PJ Johnson: To me, So Far Gone perfectly encapsulated the need rappers had at the time to search for obscure indie samples for that early Pitchfork approval, while still pumping out obvious hits. But on this project, those needs felt authentic and flowed naturally together. I was so stoked about the Kanye crossover with “Say What’s Real”; even though at least 100 other artists downloaded that instrumental on MediaFire and tried to emulate some sort of end-of-relationship emotional overtones, Drake did it best. Maybe even better than Kanye. It was the earliest hints at what we’d see on “Marvin’s Room” or “Hold On We’re Going Home.”

I’m also ashamed to admit that this was my first introduction to major Houston influences outside of Mike Jones, Paul Wall, and Bun B’s verse on “Big Pimpin’”. So thanks for that, Drake.
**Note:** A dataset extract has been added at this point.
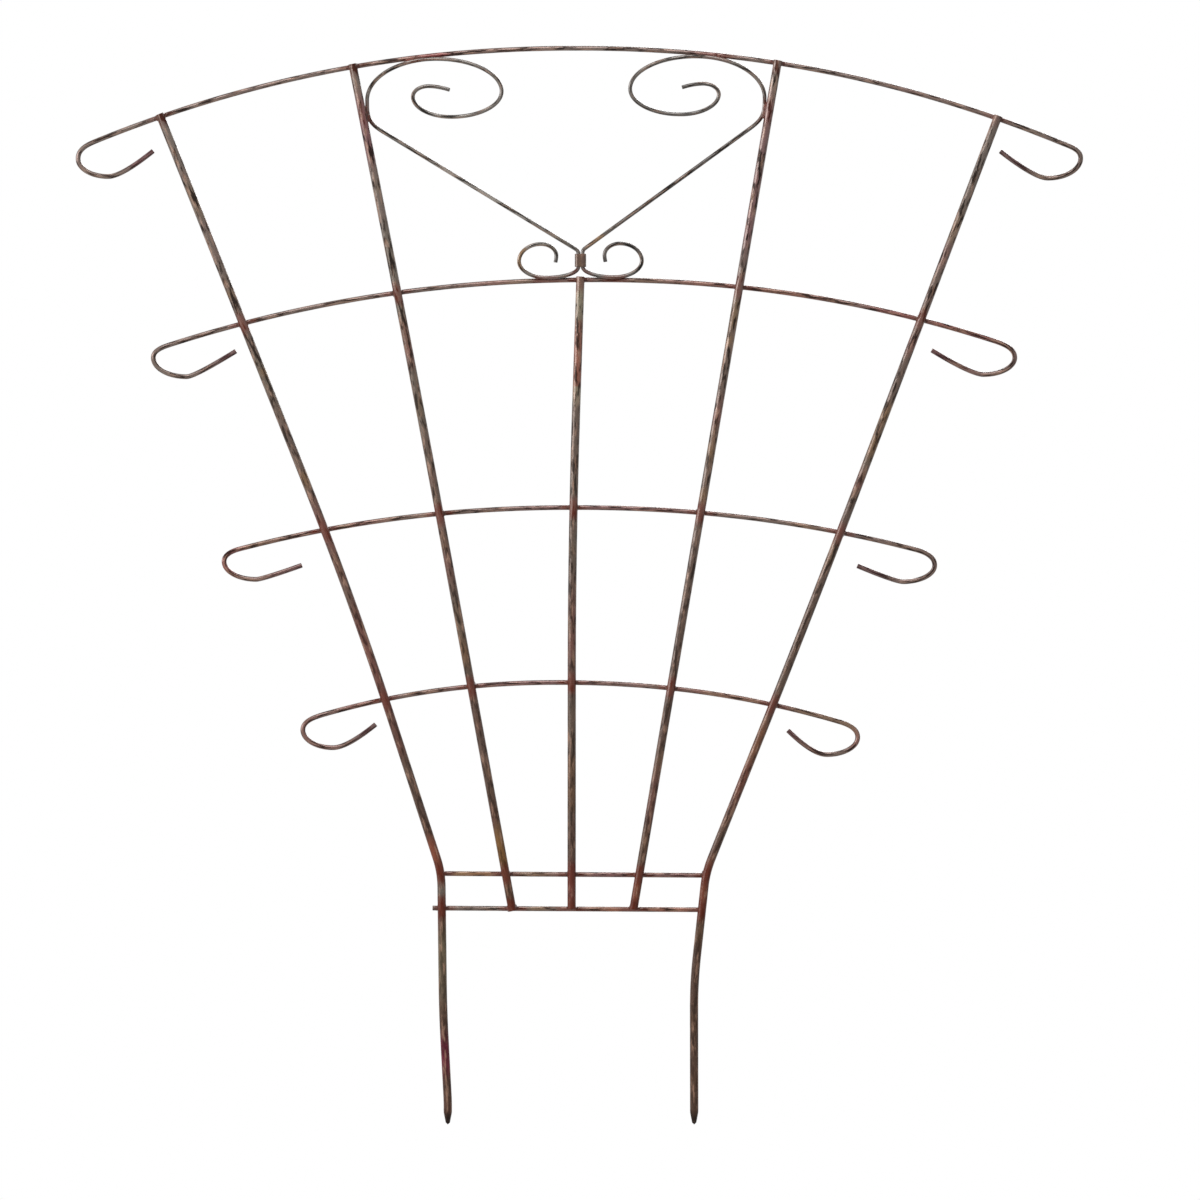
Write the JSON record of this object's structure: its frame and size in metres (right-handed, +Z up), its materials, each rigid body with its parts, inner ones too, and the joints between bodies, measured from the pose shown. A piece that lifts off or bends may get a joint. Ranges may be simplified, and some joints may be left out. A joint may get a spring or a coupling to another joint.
{
  "type": "fan trellis",
  "caption": "Flat fan trellis of welded bent rods on two stake legs: spread uprights, arched wires ending in hooks and a scroll heart at the top, to hold up climbing plants.",
  "frame": {"origin": "on the ground line, midway between the tips of the two stakes", "axes": "+Z up along the trellis, +X to the viewer's right, and the front faces -Y"},
  "size_m": [1.1384, 0.0153, 1.2189],
  "materials": {
    "upright": "satin brown powder coat with a bronze tint",
    "arch": "satin reddish brown powder coat",
    "crossbar": "satin reddish brown powder coat",
    "scroll": "satin grey-brown powder coat with golden brown tints",
    "collar": "satin brown powder coat",
    "weld": "rough reddish brown weld bead under the coat"
  },
  "bodies": {
    "root": {"left_outer_upright": "upright", "left_inner_upright": "upright", "centre_upright": "upright", "right_inner_upright": "upright", "right_outer_upright": "upright", "top_arch": "arch", "second_arch": "arch", "third_arch": "arch", "fourth_arch": "arch", "upper_crossbar": "crossbar", "lower_crossbar": "crossbar", "left_scroll": "scroll", "right_scroll": "scroll", "scroll_collar": "collar", "weld_top_arch_left_outer": "weld", "weld_top_arch_left_inner": "weld", "weld_top_arch_right_inner": "weld", "weld_top_arch_right_outer": "weld", "weld_second_arch_left_outer": "weld", "weld_second_arch_left_inner": "weld", "weld_second_arch_centre": "weld", "weld_second_arch_right_inner": "weld", "weld_second_arch_right_outer": "weld", "weld_third_arch_left_outer": "weld", "weld_third_arch_left_inner": "weld", "weld_third_arch_centre": "weld", "weld_third_arch_right_inner": "weld", "weld_third_arch_right_outer": "weld", "weld_fourth_arch_left_outer": "weld", "weld_fourth_arch_left_inner": "weld", "weld_fourth_arch_centre": "weld", "weld_fourth_arch_right_inner": "weld", "weld_fourth_arch_right_outer": "weld", "weld_upper_crossbar_left_outer": "weld", "weld_upper_crossbar_left_inner": "weld", "weld_upper_crossbar_centre": "weld", "weld_upper_crossbar_right_inner": "weld", "weld_upper_crossbar_right_outer": "weld", "weld_lower_crossbar_left_outer": "weld", "weld_lower_crossbar_left_inner": "weld", "weld_lower_crossbar_centre": "weld", "weld_lower_crossbar_right_inner": "weld", "weld_lower_crossbar_right_outer": "weld", "weld_left_scroll_left_inner_upright": "weld", "weld_left_scroll_top_arch": "weld", "weld_left_scroll_second_arch": "weld", "weld_right_scroll_right_inner_upright": "weld", "weld_right_scroll_top_arch": "weld", "weld_right_scroll_second_arch": "weld"}
  },
  "joints": []
}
I was 17 when this mixtape dropped and being from Cleveland, I tried to convince myself that this wasn’t a better project than A Kid Named Cudi, but it definitely was. Having those two tapes in my rotation took a lot of time away from searching for other artists. I might not go back to this release as much as say Take Care or Nothing Was The Same — probably because it takes me back to embarrassingly clueless high school relationships and an overall lack of personal emotional depth at the time — but when I do, I’m always pleasantly surprised by how most of its songs still stand up to today’s sounds.

It was probably a bold proclamation to say that Drake would become one of, if not the most, famous pop-stars on the planet back in 2009 — when fans of his still had trouble converting new listeners because of the wheelchair Jimmy stigma — but it’s not at all surprising.